According to the British Guardian newspaper - citing intelligence sources - Qardash is in fact one of the founders of the organization, and one of its senior ideological theorists, and his real name is Amir Muhammad Abdul Rahman al-Mawla al-Salibi.

October 27, 2019: Washington announced the death of the leader of the Islamic State, Abu Bakr al-Baghdadi.

- At the time, the Iraqi authorities announced that they had also provided intelligence information to their American counterpart to carry out the raid that killed al-Baghdadi in northwest Syria, a few kilometers from the border with Iraq.

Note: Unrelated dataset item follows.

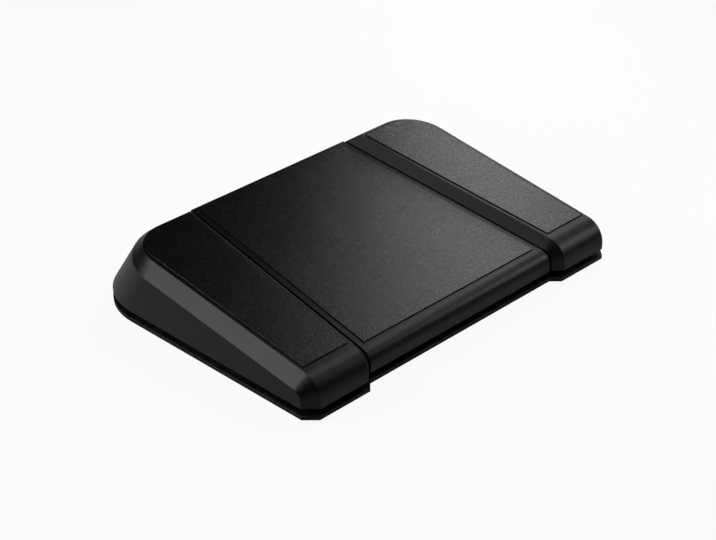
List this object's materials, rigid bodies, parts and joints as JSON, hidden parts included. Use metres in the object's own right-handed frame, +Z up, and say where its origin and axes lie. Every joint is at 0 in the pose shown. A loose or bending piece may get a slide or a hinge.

After the killing of al-Baghdadi, the organization appointed Abdullah Qardash - who is also nicknamed "Haji Abdullah" and "Abu Ibrahim al-Hashimi al-Qurashi" as his successor, an Iraqi who had previously been imprisoned in the United States.

- At that time, US and Iraqi intelligence confirmed that Abu Ibrahim al-Hashimi al-Qurashi is the Iraqi Turkmen Abdullah Qardash, also known as Haji Abdullah from Nineveh Governorate in northern Iraq, despite the organization's reluctance to disclose any information about the man.

January 27, 2022: The American New York Times said that evidence is increasing day by day of the re-emergence of the Islamic State in Syria and Iraq, 3 years after it lost its last regional foothold in the so-called caliphate.

The newspaper explained - in a report - that the organization's recent launch of a series of complex attacks in both Syria and Iraq indicates that it is re-emerging to be a more serious threat 3 years after its expulsion.

The newspaper referred to the daring attack on a Syrian prison holding thousands of ISIS detainees, and the series of strikes against the Iraqi military forces, and the spread of a video clip showing the beheading of a kidnapped Iraqi police officer.

February 3, 2022: The spokesman for the Commander in Chief of the Iraqi Armed Forces, Major General Yahya Rasoul, said that the Iraqi intelligence service had provided the coalition with accurate information that led to the location of the leader of the Islamic State organization in northern Syria.